En una maniobra insólita "no se producía nada parecido desde el famoso 'crack'", el Gobierno de Estados Unidos ha autorizado la mayor intervención en los mercados financieros desde 1930, que incluye su entrada con miles de millones de dólares en los mercados inmobiliarios para sanear los balances bancarios. La medida es, cuando menos, controvertida, especialmente en un país que considera sagradas las leyes del libre mercado y la no-intervención del Estado y que ha visto con perplejidad cómo el propio sistema ha fallado de forma estrepitosa, según algunos entendidos, por la «codicia desmesurada».

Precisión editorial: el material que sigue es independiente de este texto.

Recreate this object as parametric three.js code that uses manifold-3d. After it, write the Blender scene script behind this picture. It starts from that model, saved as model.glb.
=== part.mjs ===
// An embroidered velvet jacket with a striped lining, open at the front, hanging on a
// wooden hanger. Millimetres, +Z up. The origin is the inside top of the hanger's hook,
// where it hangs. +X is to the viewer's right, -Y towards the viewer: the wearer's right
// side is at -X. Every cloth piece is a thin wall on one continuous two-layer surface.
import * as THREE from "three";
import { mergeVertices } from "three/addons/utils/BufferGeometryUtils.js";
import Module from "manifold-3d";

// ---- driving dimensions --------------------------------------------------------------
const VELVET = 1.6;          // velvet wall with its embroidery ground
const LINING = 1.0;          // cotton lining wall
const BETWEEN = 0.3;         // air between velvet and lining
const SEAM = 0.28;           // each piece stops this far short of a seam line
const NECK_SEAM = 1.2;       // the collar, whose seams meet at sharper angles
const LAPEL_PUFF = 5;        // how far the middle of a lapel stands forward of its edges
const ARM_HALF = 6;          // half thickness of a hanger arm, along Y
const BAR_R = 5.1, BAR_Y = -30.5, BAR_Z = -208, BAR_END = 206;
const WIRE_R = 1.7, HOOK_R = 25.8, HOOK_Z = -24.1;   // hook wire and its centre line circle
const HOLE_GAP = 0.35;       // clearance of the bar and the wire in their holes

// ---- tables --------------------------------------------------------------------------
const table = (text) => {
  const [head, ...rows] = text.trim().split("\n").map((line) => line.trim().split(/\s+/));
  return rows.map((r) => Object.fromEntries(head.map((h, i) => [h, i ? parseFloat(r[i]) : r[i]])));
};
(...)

La inesperada reacción de George Bush saliendo al rescate de un devaluado sistema bancario está justificada en el convencimiento de que así, inyectando miles de millones del contribuyente americano en empresas privadas, se evitarán males mayores. Ante las críticas, el presidente ha respaldado la gestión de la Reserva Federal por el temor de que peligren cuestiones tan vitales en la economía como «pérdidas de empleo masivas, un desplome aún mayor del mercado de la vivienda y una destrucción de valor en las cuentas de jubilación de los estadounidenses».

Si pensamos en el viejo adagio que dice que «cuando las barbas del vecino veas cortar, pon las tuyas a remojar», podemos empezar a temer lo peor. Cierto que la crisis hipotecaria estadounidense podría no tener efectos aquí, pero también es verdad que la globalización ha provocado que todos estornudemos cuando el gigante americano se resfría y ahora parece que ha cogido la gripe. Con razón el Banco Central Europeo ha aplaudido la reacción de Bush y las bolsas europeas y norteamericanas se han puesto a saltar de alegría. Confiemos, pues, en que el gran apagón está siendo invalidado con anticipación.